The Russian prime minister, Vladimir Putin, has returned to his old haunts as a KGB agent in eastern Germany to attend the Dresden Opera ball and receive an 18-carat gold award in the middle of an energy crisis triggered by his decision to deny Siberian gas to half of Europe.

Putin's visit to Dresden, preceded by several Russian planeloads of security staff, cars, and equipment, came amid a flurry of competing summitry to try to settle Russia's bitter dispute with Ukraine over gas supplies and the launch of a new consortium of Russian and big western European energy companies aimed at isolating Ukraine.

Alexander Medvedev, the deputy head of Gazprom, the Russian gas giant, announced that the Italian energy company Eni and probably big German and French energy firms were joining forces to buy the gas needed to get the pipelines through Ukraine operable and defeat the Ukrainian blockage of the gas flows from Siberia to Europe.

The Italian and German firms, Eni and E.ON Ruhrgas, are Gazprom's biggest partners, and are controversially involved in two new Russian pipeline projects, Nord stream and Southstream, which would entrench Gazprom's control of Europe's gas supplies.

The agreement on the new consortium was bound to encourage criticism that Moscow and Gazprom were again succeeding in dividing the EU by dealing with its biggest west European clients, Germany and Italy, while bypassing the countries of central and southern Europe which are the main victims of the two-week-old gas war.

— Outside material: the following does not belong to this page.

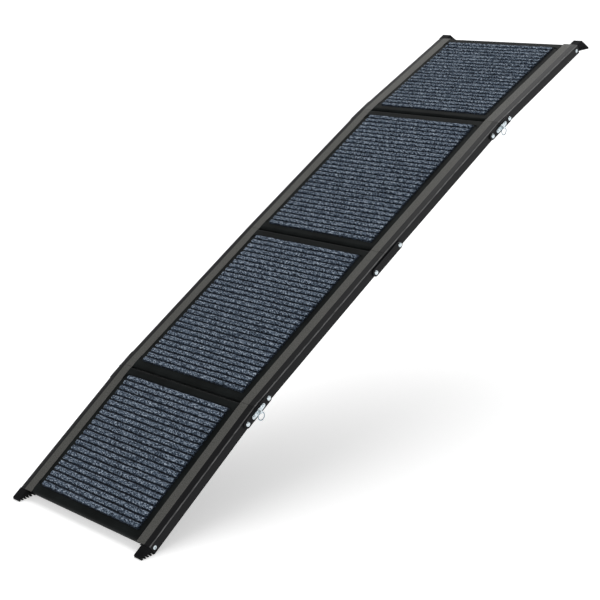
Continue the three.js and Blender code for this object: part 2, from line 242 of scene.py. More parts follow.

The decision to award Putin Saxony's Order of Gratitude, a gold carving of St George on horseback, stirred outrage in Dresden where Putin spent five years as a Soviet secret police officer in the 1980s before entering post-Soviet politics.

Werner Schulz, a former Dresden Green activist, described the move as "cynical and scandalous" in Der Spiegel magazine. Putin personally ordered the stoppage of Russian gas supplies to Europe last week.

Germany is Gazprom's biggest customer by far, and, unlike most of the countries of central and south-eastern Europe, it continues to receive Russian gas via pipelines that do not go through Ukraine.

The award is supposed to be conferred on "outstanding individuals who engage courageously for the present and future of Saxony and Germany."

Putin held talks in Berlin on the gas crisis with the German chancellor, Angela Merkel, and with western executives. Other east European leaders met Viktor Yushchenko, the Ukrainian president and a foe of Putin.

Yushchenko's rival, the Ukrainian prime minister, Yulia Tymoshenko, is to go to Moscow today for more negotiations, as are Czech and European commission officials.

The flurry of competing meetings and negotiations suggested disarray and intransigence rather than any coordinated approach that could bring a settlement, although the European Commission described the weekend sessions as a last chance. It warned of unspecified consequences for both Russia and Ukraine if the gas did not start pumping to Europe.